CANCER: Le risque lié à l'âge, une question de microenvironnement
Ce n'est pas la raison à laquelle on pense spontanément. Plus de mutations ne signifie pas plus de cancers. L'accumulation plus importante de mutations cancérigènes chez les personnes âgées ne suffit pas à expliquer le risque plus élevé de cancer avec l’âge. Si les cancers sont bien associés à l’âge donc beaucoup plus fréquents chez le patient âgé que chez le patient jeune, c’est en raison de la modification des tissus liée au vieillissement, explique cette étude de l’Université du Colorado publiée dans la revue Oncogene.
Si vous regardez Mick Jagger en 1960 par rapport au Mick Jagger aujourd'hui, il est évident que ses « tissus » ont évolué, explique avec beaucoup d'humour le Pr James DeGregori, chercheur au Cancer Center de l'Université du Colorado et professeur de biologie moléculaire. « Et c'est ce changement du microenvironnement, et non pas l'accumulation de mutations cancérigènes, qui entraîne des taux de cancer plus élevé au fur et à mesure que nous vieillissons. Dès la fin de l'adolescence, nous avons en effet déjà accumulé une grande partie des mutations que nous aurons dans nos vies ».
« Il y a un décalage entre la courbe des mutations et la courbe du cancer », explique le Pr DeGregori ce qui signifie que si les cancers étaient liés au point d'inflexion des mutations, nous devrions voir les taux de cancer les plus élevés aux alentours de l'âge de 20 ans, alors que le taux de mutation est le plus élevé. Ensuite, explique le chercheur, les tissus sains sont « pleins » de mutations oncogènes, bien plus communes que les cancers qui leur sont associés.
L'absence de mécanisme anti-mutations : Enfin, deux arguments de l'auteur sont liés à l'évolution. Comme nous avons évolué à partir d'une forme de vie unicellulaire de courte durée de vie vers une forme multicellulaire de longue durée de vie, nous avons dû mettre au point des mécanismes compliqués pour maintenir nos tissus et d'éviter la maladie. Mais nous ne prévenons pas mieux les mutations que la levure ou les bactéries, explique l'auteur. Et si les mutations étaient si essentielles dans le développement du cancer, nous aurions également développé des mécanismes pour nous en protéger.

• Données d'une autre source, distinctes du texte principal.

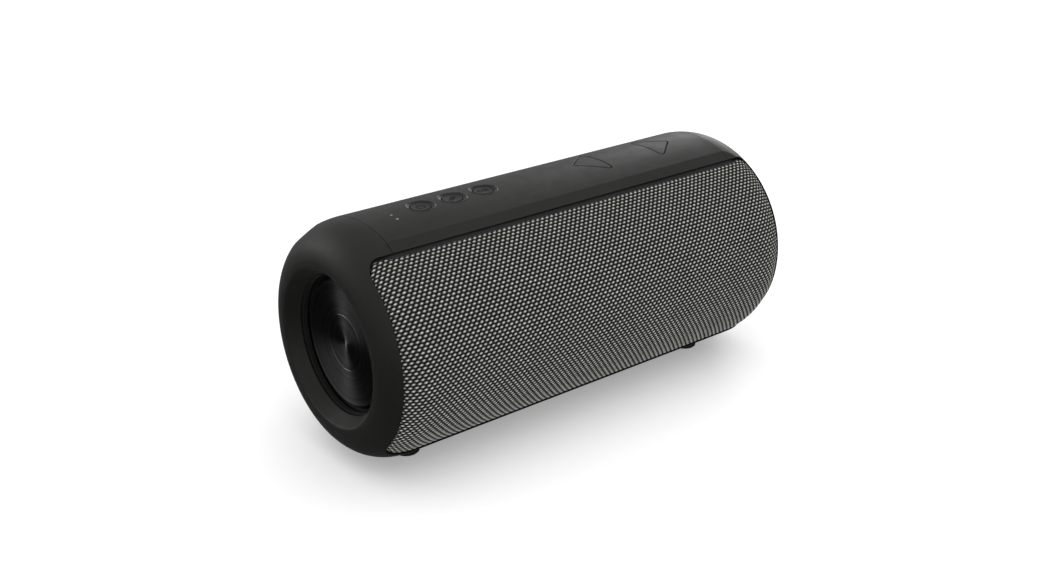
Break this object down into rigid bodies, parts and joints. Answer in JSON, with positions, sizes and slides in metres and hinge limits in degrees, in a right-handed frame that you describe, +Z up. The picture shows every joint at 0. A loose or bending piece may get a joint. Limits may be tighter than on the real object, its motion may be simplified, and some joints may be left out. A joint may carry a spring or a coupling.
{
  "type": "portable bluetooth speaker",
  "caption": "Round portable speaker on its side: woven cloth front and back, metal radiator disc in each domed end, round and triangular keys on a soft top strip.",
  "frame": {"origin": "on the table, under the middle of the body", "axes": "+X along the body towards the volume keys, -Y out of the front cloth, +Z up through the top strip"},
  "size_m": [0.168, 0.0756, 0.0772],
  "materials": {
    "soft_shell": "soft-touch satin",
    "key_rubber": "matt moulded silicone",
    "light_pipe": "clear diffusing, lit",
    "speaker_cloth": "open weave of pale and dark yarns",
    "grille_plastic": "moulded black",
    "spun_metal": "spun, dark anodised",
    "surround_rubber": "matt black",
    "foot_rubber": "matt",
    "inner_plastic": "moulded black",
    "cone_paper": "pressed cone",
    "basket_steel": "black paint",
    "magnet_steel": "plated",
    "screw_steel": "zinc plated",
    "socket_steel": "drawn steel",
    "socket_plastic": "moulded black",
    "board_green": "solder mask",
    "cell_wrap": "shrink sleeve"
  },
  "bodies": {
    "speaker": {"end_cap_left": "soft_shell", "end_cap_right": "soft_shell", "top_strip": "soft_shell", "bottom_strip": "soft_shell", "key_board": "board_green", "key_switches": "socket_steel", "status_lights": "light_pipe", "feet": "foot_rubber", "strip_screws": "screw_steel", "cloth_front": "speaker_cloth", "cloth_back": "speaker_cloth", "cloth_frame_front": "grille_plastic", "cloth_frame_back": "grille_plastic", "cabinet": "inner_plastic", "radiator_plate_left": "inner_plastic", "radiator_plate_right": "inner_plastic", "radiator_surround_left": "surround_rubber", "radiator_surround_right": "surround_rubber", "plate_screws": "screw_steel", "driver_basket_left": "basket_steel", "driver_basket_right": "basket_steel", "driver_magnet_left": "magnet_steel", "driver_magnet_right": "magnet_steel", "driver_surround_left": "surround_rubber", "driver_surround_right": "surround_rubber", "driver_screws": "screw_steel", "battery_cells": "cell_wrap", "battery_tray": "inner_plastic", "main_board": "board_green", "board_screws": "screw_steel", "usb_socket": "socket_steel", "audio_socket": "socket_plastic", "port_bay": "inner_plastic", "flap_pin": "screw_steel"},
    "power": {"key_power": "key_rubber"},
    "link": {"key_link": "key_rubber"},
    "play": {"key_play": "key_rubber"},
    "quieter": {"key_quieter": "key_rubber"},
    "louder": {"key_louder": "key_rubber"},
    "flap": {"port_flap": "foot_rubber"},
    "radiator_left": {"radiator_disc_left": "spun_metal"},
    "radiator_right": {"radiator_disc_right": "spun_metal"},
    "cone_left": {"driver_cone_left": "cone_paper"},
    "cone_right": {"driver_cone_right": "cone_paper"}
  },
  "joints": [
    {"name": "power_press", "type": "slide", "parent": "speaker", "child": "power", "axis": [0, 0, -1], "range_m": [0, 0.00035], "stiffness_N_per_m": 1500, "springref_m": -0.0002},
    {"name": "link_press", "type": "slide", "parent": "speaker", "child": "link", "axis": [0, 0, -1], "range_m": [0, 0.00035], "stiffness_N_per_m": 1500, "springref_m": -0.0002},
    {"name": "play_press", "type": "slide", "parent": "speaker", "child": "play", "axis": [0, 0, -1], "range_m": [0, 0.00035], "stiffness_N_per_m": 1500, "springref_m": -0.0002},
    {"name": "quieter_press", "type": "slide", "parent": "speaker", "child": "quieter", "axis": [0, 0, -1], "range_m": [0, 0.00035], "stiffness_N_per_m": 1500, "springref_m": -0.0002},
    {"name": "louder_press", "type": "slide", "parent": "speaker", "child": "louder", "axis": [0, 0, -1], "range_m": [0, 0.00035], "stiffness_N_per_m": 1500, "springref_m": -0.0002},
    {"name": "flap_hinge", "type": "hinge", "parent": "speaker", "child": "flap", "pos_m": [0, 0.0337, 0.0247], "axis": [-1, 0, 0], "range_deg": [0, 95]},
    {"name": "radiator_left_travel", "type": "slide", "parent": "speaker", "child": "radiator_left", "axis": [-1, 0, 0], "range_m": [-0.0015, 0.0015], "stiffness_N_per_m": 2200},
    {"name": "radiator_right_travel", "type": "slide", "parent": "speaker", "child": "radiator_right", "axis": [1, 0, 0], "range_m": [-0.0015, 0.0015], "stiffness_N_per_m": 2200},
    {"name": "cone_left_travel", "type": "slide", "parent": "speaker", "child": "cone_left", "axis": [0, -1, 0], "range_m": [-0.001, 0.001], "stiffness_N_per_m": 1700},
    {"name": "cone_right_travel", "type": "slide", "parent": "speaker", "child": "cone_right", "axis": [0, -1, 0], "range_m": [-0.001, 0.001], "stiffness_N_per_m": 1700}
  ]
}
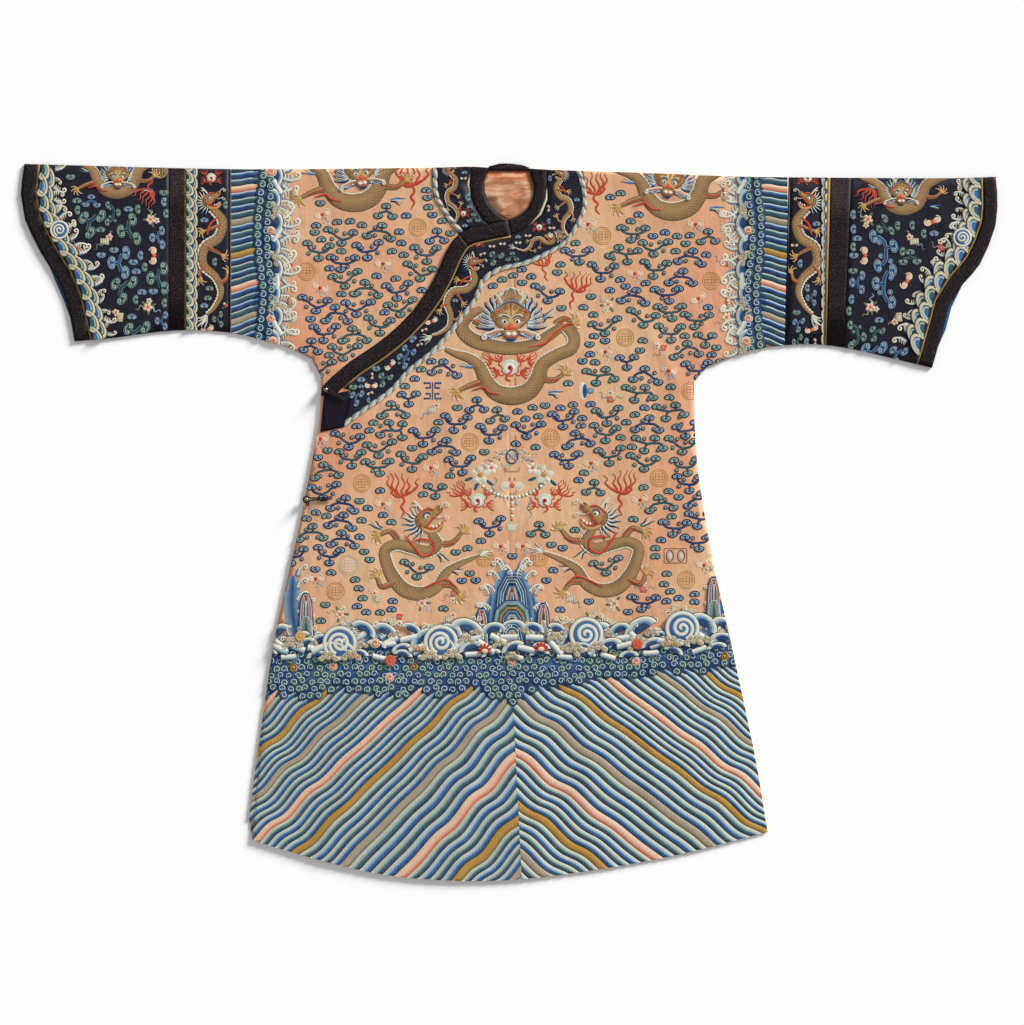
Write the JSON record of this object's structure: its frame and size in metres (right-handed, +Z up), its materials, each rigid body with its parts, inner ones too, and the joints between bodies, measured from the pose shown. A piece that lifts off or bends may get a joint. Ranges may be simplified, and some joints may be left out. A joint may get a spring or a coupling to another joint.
{
  "type": "chinese dragon robe",
  "caption": "Wide-sleeved silk robe laid flat with its front up: folded at the shoulders, a curved overlap closed at the side by cord frogs, and an open neck, cuffs and hem.",
  "frame": {"origin": "Middle of the robe's box, on the surface that the robe lies on.", "axes": "+X along the sleeves towards the wearer's left, +Y from the hem to the neck, +Z up through the layers, out of the front."},
  "size_m": [1.9063, 1.4005, 0.0159],
  "materials": {
    "apricot silk": "smooth silk with a soft sheen, embroidered",
    "navy silk": "smooth silk, embroidered",
    "navy satin": "plain satin",
    "black brocade": "figured weave, matt",
    "gold piping": "rolled silk piping",
    "cream piping": "rolled silk piping",
    "blue lining": "plain silk",
    "black cord": "twisted silk cord",
    "dull brass": "worn metal"
  },
  "bodies": {
    "root": {"body_l": "apricot silk", "body_r": "apricot silk", "overlap_front": "apricot silk", "back_lining": "apricot silk", "sleeve_cord_l": "navy satin", "sleeve_cord_r": "navy satin", "sleeve_strip_l": "navy silk", "sleeve_strip_r": "navy silk", "sleeve_piping_l": "gold piping", "sleeve_piping_r": "gold piping", "sleeve_ribbon_l": "black brocade", "sleeve_ribbon_r": "black brocade", "cuff_panel_l": "navy silk", "cuff_panel_r": "navy silk", "cuff_piping_l": "gold piping", "cuff_piping_r": "gold piping", "cuff_edging_l": "black brocade", "cuff_edging_r": "black brocade", "cuff_lining_l": "blue lining", "cuff_lining_r": "blue lining", "collar_over": "navy silk", "collar_under": "navy silk", "neck_band_l": "black brocade", "neck_band_r": "black brocade", "neck_rim": "black brocade", "overlap_band_upper": "black brocade", "overlap_band_lower": "black brocade", "overlap_piping": "gold piping", "neck_piping_l": "cream piping", "neck_piping_r": "cream piping", "closing_patch": "navy satin", "toggle_1": "dull brass", "toggle_2": "dull brass", "loop_1": "black cord", "loop_2": "black cord"}
  },
  "joints": []
}
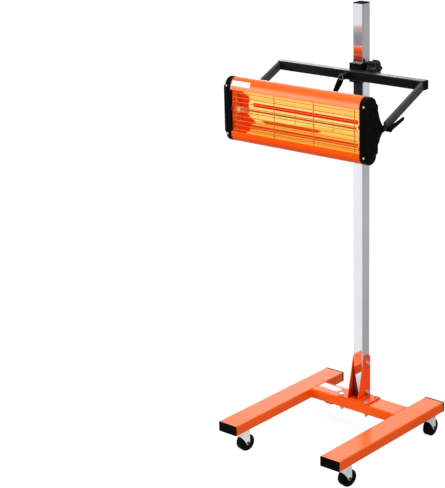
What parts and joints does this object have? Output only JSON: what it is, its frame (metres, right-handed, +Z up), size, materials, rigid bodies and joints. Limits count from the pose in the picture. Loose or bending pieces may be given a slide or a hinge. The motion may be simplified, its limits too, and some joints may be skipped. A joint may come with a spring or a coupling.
{
  "type": "infrared paint curing lamp",
  "caption": "Wheeled floor stand with an infrared heating head on a sliding collar and tilting yoke, for drying paint and filler on vehicle panels",
  "frame": {"origin": "middle of the stand's footprint, on the floor under the casters", "axes": "+Z is up along the mast, -Y is the side that the lamp faces, +X is the side with the height knob"},
  "size_m": [0.6012, 0.5976, 1.4914],
  "materials": {
    "orange_paint": "glossy orange powder coat",
    "black_paint": "satin black powder coat",
    "black_plastic": "black moulded plastic, satin",
    "wheel_rubber": "solid black rubber",
    "mast_chrome": "chromed steel tube",
    "zinc_plate": "bright zinc plate",
    "polished_sheet": "polished reflector sheet",
    "grille_wire": "bright drawn wire",
    "quartz_glass": "clear quartz, lit from inside",
    "hot_filament": "glowing wound filament",
    "ceramic": "white ceramic"
  },
  "bodies": {
    "base": {"left_rail": "orange_paint", "right_rail": "orange_paint", "cross_member": "orange_paint", "rail_plug_front_left": "black_plastic", "rail_plug_front_right": "black_plastic", "rail_plug_rear_left": "black_plastic", "rail_plug_rear_right": "black_plastic", "mast_bracket": "orange_paint", "plate_bolt_front_left": "zinc_plate", "plate_bolt_front_right": "zinc_plate", "plate_bolt_rear_left": "zinc_plate", "plate_bolt_rear_right": "zinc_plate", "mast_bolt_lower": "zinc_plate", "mast_bolt_upper": "zinc_plate", "mast_tube": "mast_chrome", "mast_plug": "black_plastic", "caster_stem_front_left": "zinc_plate", "caster_stem_front_right": "zinc_plate", "caster_stem_rear_left": "zinc_plate", "caster_stem_rear_right": "zinc_plate"},
    "caster_front_left": {"caster_fork_front_left": "zinc_plate", "caster_axle_front_left": "zinc_plate"},
    "wheel_front_left": {"caster_wheel_front_left": "wheel_rubber"},
    "caster_front_right": {"caster_fork_front_right": "zinc_plate", "caster_axle_front_right": "zinc_plate"},
    "wheel_front_right": {"caster_wheel_front_right": "wheel_rubber"},
    "caster_rear_left": {"caster_fork_rear_left": "zinc_plate", "caster_axle_rear_left": "zinc_plate"},
    "wheel_rear_left": {"caster_wheel_rear_left": "wheel_rubber"},
    "caster_rear_right": {"caster_fork_rear_right": "zinc_plate", "caster_axle_rear_right": "zinc_plate"},
    "wheel_rear_right": {"caster_wheel_rear_right": "wheel_rubber"},
    "collar": {"collar": "black_paint", "swivel_bolt": "zinc_plate", "swivel_bush": "black_plastic"},
    "height_knob": {"collar_knob": "black_plastic"},
    "yoke": {"yoke_beam": "black_paint", "beam_plug_left": "black_plastic", "beam_plug_right": "black_plastic", "yoke_arm_left": "black_paint", "yoke_arm_right": "black_paint"},
    "swivel_lever": {"swivel_clamp_lever": "black_plastic"},
    "lamp_head": {"lamp_housing": "orange_paint", "reflector": "polished_sheet", "end_cap_left": "black_plastic", "end_cap_right": "black_plastic", "cable_gland": "black_plastic", "grille": "grille_wire", "quartz_tube": "quartz_glass", "filament": "hot_filament", "tube_holder_left": "ceramic", "tube_holder_right": "ceramic", "pivot_bolt_left": "zinc_plate", "pivot_bolt_right": "zinc_plate"},
    "tilt_lever": {"tilt_clamp_lever": "black_plastic"}
  },
  "joints": [
    {"name": "swivel_front_left", "type": "hinge", "parent": "base", "child": "caster_front_left", "pos_m": [-0.2175, -0.236, 0.088], "axis": [0, 0, 1], "continuous": true},
    {"name": "roll_front_left", "type": "hinge", "parent": "caster_front_left", "child": "wheel_front_left", "pos_m": [-0.21293, -0.21448, 0.03], "axis": [0.9781, -0.2079, 0], "continuous": true},
    {"name": "swivel_front_right", "type": "hinge", "parent": "base", "child": "caster_front_right", "pos_m": [0.2125, -0.236, 0.088], "axis": [0, 0, 1], "continuous": true},
    {"name": "roll_front_right", "type": "hinge", "parent": "caster_front_right", "child": "wheel_front_right", "pos_m": [0.21782, -0.21465, 0.03], "axis": [0.9703, -0.2419, 0], "continuous": true},
    {"name": "swivel_rear_left", "type": "hinge", "parent": "base", "child": "caster_rear_left", "pos_m": [-0.2175, 0.2468, 0.088], "axis": [0, 0, 1], "continuous": true},
    {"name": "roll_rear_left", "type": "hinge", "parent": "caster_rear_left", "child": "wheel_rear_left", "pos_m": [-0.2175, 0.2688, 0.03], "axis": [1, 0, 0], "continuous": true},
    {"name": "swivel_rear_right", "type": "hinge", "parent": "base", "child": "caster_rear_right", "pos_m": [0.2125, 0.2468, 0.088], "axis": [0, 0, 1], "continuous": true},
    {"name": "roll_rear_right", "type": "hinge", "parent": "caster_rear_right", "child": "wheel_rear_right", "pos_m": [0.2125, 0.2688, 0.03], "axis": [1, 0, 0], "continuous": true},
    {"name": "collar_slide", "type": "slide", "parent": "base", "child": "collar", "axis": [0, 0, 1], "range_m": [-0.75, 0.18]},
    {"name": "height_knob_turn", "type": "hinge", "parent": "collar", "child": "height_knob", "pos_m": [0.0275, 0.1616, 1.281], "axis": [1, 0, 0], "range_deg": [0, 360]},
    {"name": "yoke_swivel", "type": "hinge", "parent": "collar", "child": "yoke", "pos_m": [-0.0025, 0.1043, 1.2665], "axis": [0, 1, 0], "range_deg": [-90, 90]},
    {"name": "swivel_lever_turn", "type": "hinge", "parent": "collar", "child": "swivel_lever", "pos_m": [-0.0025, 0.0716, 1.2665], "axis": [0, -1, 0], "range_deg": [0, 180]},
    {"name": "head_tilt", "type": "hinge", "parent": "yoke", "child": "lamp_head", "pos_m": [-0.0025, -0.097, 1.1685], "axis": [1, 0, 0], "range_deg": [-75, 90]},
    {"name": "tilt_lever_turn", "type": "hinge", "parent": "yoke", "child": "tilt_lever", "pos_m": [0.294, -0.097, 1.1685], "axis": [1, 0, 0], "range_deg": [0, 180]}
  ]
}
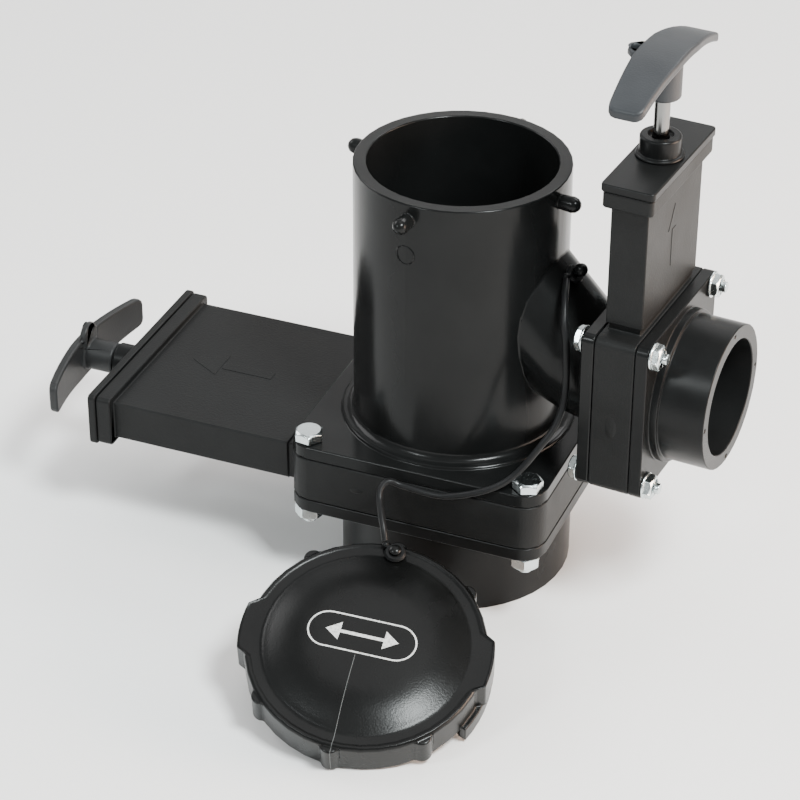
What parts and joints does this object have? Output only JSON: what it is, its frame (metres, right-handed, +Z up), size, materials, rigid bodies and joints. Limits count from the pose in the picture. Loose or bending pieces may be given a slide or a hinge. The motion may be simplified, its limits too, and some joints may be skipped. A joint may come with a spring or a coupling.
{
  "type": "waste valve",
  "caption": "Waste gate valve with an upright bayonet outlet, a side inlet, sliding blades with T-handles and a tethered dust cap",
  "frame": {"origin": "centre of the foot of the whole object's box, on the surface that the lower hub and the cap lie on", "axes": "+Z up along the upright pipe's axis, +X towards the side inlet, -X the way the main blade is pulled, -Y the side where the dust cap lies"},
  "size_m": [0.3026, 0.2223, 0.2564],
  "materials": {
    "body_abs": "semi-gloss moulded black ABS",
    "housing_abs": "fine-textured moulded black ABS",
    "blade_plastic": "smooth moulded black plastic",
    "handle_plastic": "satin moulded black plastic",
    "seal_rubber": "soft moulded black rubber",
    "stainless_rod": "drawn stainless steel",
    "zinc_fastener": "bright zinc-plated steel",
    "tether_plastic": "flexible black plastic"
  },
  "bodies": {
    "valve_stack": {"tee_body": "body_abs", "main_valve_body": "housing_abs", "main_housing_end_plate": "body_abs", "main_gland": "body_abs", "main_rod_seal": "seal_rubber", "main_seal_lower": "seal_rubber", "main_seal_upper": "seal_rubber", "main_hub_flange": "body_abs", "main_bolt_1": "zinc_fastener", "main_bolt_2": "zinc_fastener", "main_bolt_3": "zinc_fastener", "main_bolt_4": "zinc_fastener", "main_nut_1": "zinc_fastener", "main_nut_2": "zinc_fastener", "main_nut_3": "zinc_fastener", "main_nut_4": "zinc_fastener", "side_valve_body": "housing_abs", "side_housing_end_plate": "body_abs", "side_gland": "body_abs", "side_rod_seal": "seal_rubber", "side_seal_inner": "seal_rubber", "side_seal_outer": "seal_rubber", "side_hub_flange": "body_abs", "side_bolt_1": "zinc_fastener", "side_bolt_2": "zinc_fastener", "side_bolt_3": "zinc_fastener", "side_bolt_4": "zinc_fastener", "side_nut_1": "zinc_fastener", "side_nut_2": "zinc_fastener", "side_nut_3": "zinc_fastener", "side_nut_4": "zinc_fastener", "tether_tee_loop": "tether_plastic", "tether": "tether_plastic"},
    "main_gate": {"main_blade": "blade_plastic", "main_rod": "stainless_rod", "main_rod_pin": "stainless_rod", "main_handle": "handle_plastic"},
    "side_gate": {"side_blade": "blade_plastic", "side_rod": "stainless_rod", "side_rod_pin": "stainless_rod", "side_handle": "handle_plastic"},
    "cap": {"dust_cap": "body_abs", "cap_seal": "seal_rubber", "tether_cap_loop": "tether_plastic"}
  },
  "joints": [
    {"name": "main_blade_slide", "type": "slide", "parent": "valve_stack", "child": "main_gate", "axis": [-1, 0, 0], "range_m": [0, 0.083]},
    {"name": "side_blade_slide", "type": "slide", "parent": "valve_stack", "child": "side_gate", "axis": [0, 0, 1], "range_m": [0, 0.047]},
    {"name": "cap_swing", "type": "hinge", "parent": "valve_stack", "child": "cap", "pos_m": [0.02792, -0.02179, 0.04999], "axis": [-0.9432, -0.3322, 0], "range_deg": [0, 60]}
  ]
}
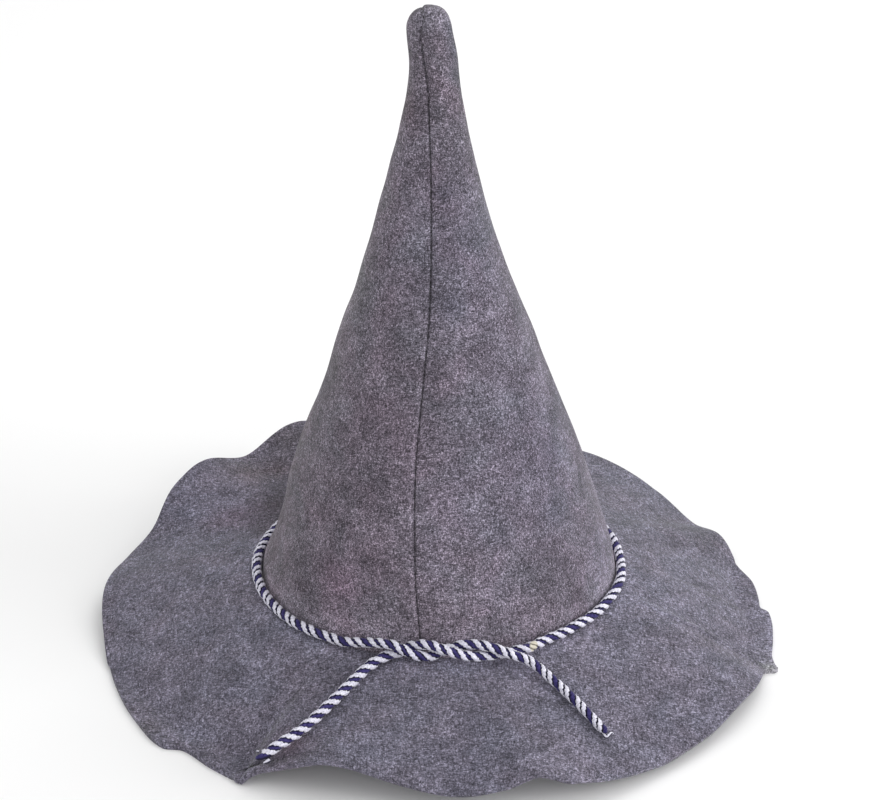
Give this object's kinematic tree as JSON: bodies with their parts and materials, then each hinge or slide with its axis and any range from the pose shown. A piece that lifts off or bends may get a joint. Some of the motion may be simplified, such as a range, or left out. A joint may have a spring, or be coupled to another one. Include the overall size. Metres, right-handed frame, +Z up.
{
  "type": "tall pointed felt hat with cord",
  "caption": "Tall pointed cone hat of soft grey felt with a wide wavy brim, a seam down its front and a twisted cord tied round the foot of its crown.",
  "frame": {"origin": "on the surface that the hat rests on, under the middle of its box without the cord, within 2 mm of the crown's axis", "axes": "+Z up along the crown, -Y towards the front with the crown's seam and the cord's tie, +X towards the wearer's left as the hat is worn with the tie in front"},
  "size_m": [0.3635, 0.3606, 0.343],
  "materials": {
    "crown_felt": "soft pressed felt, grey melange, matt",
    "brim_felt": "soft pressed felt, grey melange, matt",
    "cord_yarn": "twisted yarn in white and navy blue, matt"
  },
  "bodies": {
    "root": {"crown": "crown_felt", "brim": "brim_felt", "hat_cord": "cord_yarn"}
  },
  "joints": []
}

Les oncogènes seuls n'y pourraient rien : Enfin, si ces oncogènes étaient si capables de fédérer les tissus environnants, en introduisant des oncogènes chez des cellules souches de souris, cela devrait contribuer à favoriser leur survie –dans leur mission de propagation- or des cellules souches hébergeant les oncogènes ont tendance à s'éliminer.
Les mécanismes de défense se détériorent avec l'âge : Selon l'étude, ce sont les mécanismes encore fonctionnels chez les jeunes, de défense contre le cancer qui se détériorent. C'est comme ce qui est arrivé aux dinosaures il y a 65 millions d'années, explique le Pr DeGregori. Les dinosaures étaient adaptés à leur environnement jusqu'à l'arrivée de la fameuse météorite et la fin de l'ère secondaire. C'est un nouvel environnement qui a conduit à de nouvelles espèces. De la même manière, ce qui entraine l'augmentation des taux de cancer avec l'âge, c'est notre «microenvironnement » qui change : Nos cellules saines sont optimisées pour des tissus jeunes et une bonne santé. Modifier cet équilibre, comme peut le faire une mutation oncogénique, et nos cellules ne sont plus capables, avec l'âge de supplanter les cellules présentant des mutations cancéreuses. « Plus le tissu est vieux, plus les mutations permettent aux cellules cancéreuses de d'adapter à l'environnement, alors que les cellules saines ne le peuvent pas ».